Marx also believes that human consciousness is a product of the society they live in. It has a negative meaning of ideology; it describes man and his situation in the world in a way distorted by the interests of the ruling class to stay in a dominant position. This class has power over the production of culture. Consequently, ideology is also alienation.

Under capitalism, the whole superstructure dominates. Bourgeois ideology is based on the idea that we are all equal but only formally because it does not reach real men. The ruling class governs the state and oppresses men. According to Marx, moral values are relative to a mode of production, and there is no transhistorical morality. Besides, he thought that religion was conservative and only gave tranquilizing illusions.

Consciousness is a social product only in the interests of the proletariat and, therefore, is scientific.

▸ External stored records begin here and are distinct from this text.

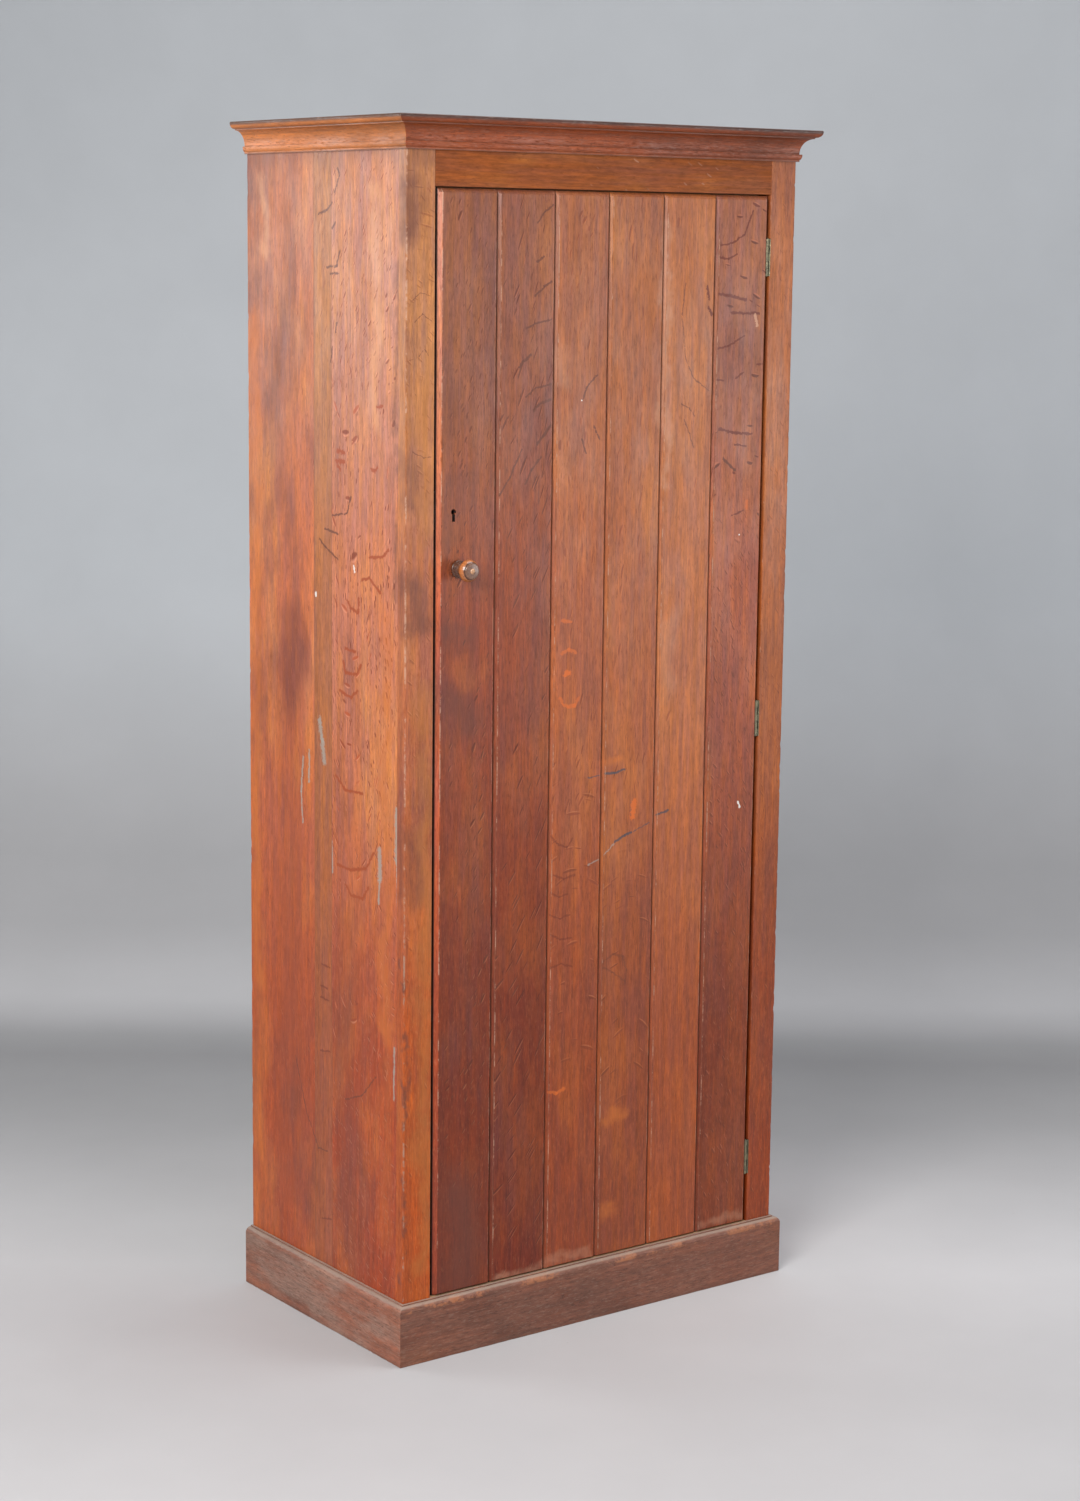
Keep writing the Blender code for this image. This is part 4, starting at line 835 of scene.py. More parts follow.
def make_polish_group():
    """Old polish: broad dark stains, and patches where the finish has worn through to warm wood."""
    bench, given, give = new_group(
        "Old polish", "stain warm sheen mottle hue", vector=None, seed=0.0, scale=6.0
    )
    moved = given.vector + bench.join(given.seed, 0.0, given.seed)
    stretched = bench.scale(moved, given.scale) * (1.6, 1.6, 0.62)
    give("stain", stretched.noise(3.0, 0.6).span(0.46, 0.72))
    give("warm", (stretched + (7.3, 2.1, 4.4)).noise(3.0, 0.6).span(0.46, 0.70))
    give("sheen", (stretched * (3.0, 3.0, 3.0)).noise(2.0, 0.65))
    give("mottle", (moved * (190.0, 190.0, 50.0)).noise(3.0, 0.65))
    give("hue", (moved * (70.0, 70.0, 7.0)).noise(3.0, 0.65))


def make_wear_group():
    """Broken-up wear along an arris from its own weight and a noise."""
    _, given, give = new_group("Edge wear", "worn", vector=None, edge=0.0, amount=0.5)
    level = given.vector.noise(4.0, 0.65, 26.0) * 0.7 + given.vector.noise(3.0, 0.6, 210.0) * 0.3
    bar = 0.78 - given.amount * 0.5
    give("worn", level.span(bar, bar + 0.12) * given.edge.span(0.35, 0.95))


def make_speck_group():
    """Small scattered specks: a few of the random points, each a ragged dot."""
    bench, given, give = new_group("Specks", "specks", vector=None, scale=60.0, chance=0.02, size=0.06)
    moved = given.vector + given.vector.noise(1.0, scale=600.0, output="Color") * (0.0012, 0.0012, 0.0030)
    feeds = {"Vector": moved, "Scale": given.scale, "Randomness": 1.0}
    distance, own = bench.put("TexVoronoi", feeds, "Distance", "Color")
    first, second, _ = own.axes()
    size = given.size * (second + 0.35)
    give("specks", distance.span(size, size * 0.6) * first.sum("LESS_THAN", first, given.chance))


def make_stroke_group():
    """Mark along a straight line, full over a core, and thinner and broken where Breaks is low."""
    bench, given, give = new_group(
        "Stroke", "mark", vector=None, breaks=1.0, start=None, end=None, width=0.002, core=0.4
    )
    here, run = given.vector - given.start, given.end - given.start
    share = here.measure("DOT_PRODUCT", run) / run.measure("DOT_PRODUCT", run)
    share = share.sum("MAXIMUM", share, 0.0)
    share = share.sum("MINIMUM", share, 1.0)
    distance = here.measure("DISTANCE", bench.scale(run, share))
    width = given.width * given.breaks.span(0.3, 0.62, 0.45, 1.1)
    give("mark", distance.span(width, width * given.core))


Fleck = namedtuple(
    "Fleck",
    "centre curve turn bend drift reach thickness density size low high tone strength",
    defaults=(0.0, 0.5, 0.0, 0.0, 0.010, 0.016, 0.0014, 0.45, 0.42, -9.0, 9.0, DARK_FLECK, 0.80),
)
Board = namedtuple(
    "Board",
    "tone middle foot seed turn flecks stain warm wear gloss shine marks rings wander broken dirt specks",
    defaults=((0, 0, 0), (), 0.5, 0.3, 0.3, 0.40, 0.35, (), 0.009, 0.012, -1.0, OLD_DIRT_AND_SHADE, 0.012),
)
Mark = namedtuple("Mark", "start end width tone strength soft", defaults=(0.8, False))


def new_material(name):
    """Material with a bench on its tree, its shader and its object coordinates."""
    material = bpy.data.materials.new(name)
    material.use_nodes = True
    bench = Bench(material.node_tree)
    return material, bench, material.node_tree.nodes["Principled BSDF"], bench.put("TexCoord", {}, "Object")


def new_wood(name, seed, turn, rings, wander, scale=6.0):
    """Material of a board, with its place along the board and the board's own grain and old polish."""
    material, bench, shader, place = new_material(name)
    along = bench.put("Mapping", {"Vector": place, "Rotation": turn})
    grain = bench.group("Oak grain", vector=along, seed=seed, ring_width=rings, wander=wander)
    polish = bench.group("Old polish", vector=along, seed=seed, scale=scale)
    return material, bench, shader, place, along, grain, polish


def shade(tone, light):
    """A tone made lighter or darker."""
    return tuple(value * light for value in tone)


def draw_flecks(bench, along, board, tone):
    """Lay a board's layers of flecks over its tone, and return it with the flecks' relief."""
    relief = 0.0
    for number, layer in enumerate(board.flecks):
        feeds = layer._asdict()
        fleck_tone, strength = feeds.pop("tone"), feeds.pop("strength")
        drawn = bench.group("Ray flecks", vector=along, seed=board.seed + 3 * number, **feeds)
        dark = bench.blend(drawn.tint, fleck_tone, shade(board.foot, 0.55))
        tone = tone.blend(drawn.flecks * strength, dark)
        # Painted highlight on one side of each fleck.
        tone = tone.blend(drawn.rims * (strength * 0.7), shade(board.tone, 1.6))
        relief = relief + drawn.rims
    return tone, relief


def draw_marks(bench, place, marks, tone):
    """Lay placed scratches, broken up, and smudges, soft and loosely drawn, over a tone."""
    if not marks:
        return tone
    shaken = place.shake(MARK_SHAKE, 2.0, 0.5, 130.0)
    breaks = place.noise(3.0, 0.6, 260.0)
    loose = place.shake(SMUDGE_SHAKE, 4.0, 0.6, 14.0)
    for mark in marks:
        how = {"vector": loose, "core": 0.0} if mark.soft else {"vector": shaken, "breaks": breaks}
        drawn = bench.group("Stroke", start=mark.start, end=mark.end, width=mark.width, **how)
        tone = tone.blend(drawn.mark * mark.strength, mark.tone)
    return tone


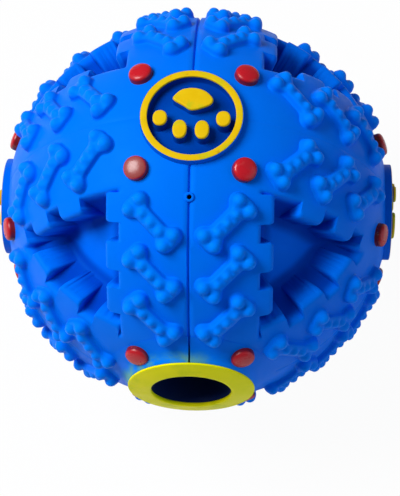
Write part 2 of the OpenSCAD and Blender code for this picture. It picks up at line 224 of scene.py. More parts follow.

It arises from a theoretical and practical perspective, as the universal and particular interest is in the proletariat.

The Problem of the Meaning of History

Marx believes that the development of history is directed by dialectical laws that are necessary and universal and allow for predicting the future. Everything happens necessarily and is intended to achieve the final objective. History is a product of human action based on the succession of modes of production.

For progress to occur, there must be dialectical contradictions between productive forces and production relations. First, the productive forces change, and production relations, as an obstacle to the progress of these, are replaced by others, thus revolutionizing them. Latent forces of capitalist production reach the extreme contradictions and dehumanizing situation of the proletariat. Then, the working-class consciousness is formed, which is the precondition for the communist revolution. Contradictions, injustice, and inhumanity are overcome, and humanity is united.

Primitive society was a hunter-gatherer society because the instruments were rudimentary. Then, other instruments were discovered, and it became a sedentary agricultural society with new relations of production. Upon discovering the forge, feudalism developed, with a division between servants and masters. When machines were invented, the bourgeois revolution destroyed feudalism, and capitalist society was created. In this society, the bourgeoisie and the proletariat are at loggerheads. The worker produces a value that he does not perceive; he is exploited and alienated, and man becomes poorer in the proletariat.

Under communism, workers rise against the bourgeoisie, and the proletariat will produce a revolution. Then there will be a dictatorship of the proletariat in which they have all the power. Private property and the division of labor will be abolished, and all means of production will be common. The state will disappear, there will be voluntary collaboration of physical labor, and alienation will not exist. From there, true history will begin, with the goal of the realm of freedom beginning where work is determined by necessity, beyond material production.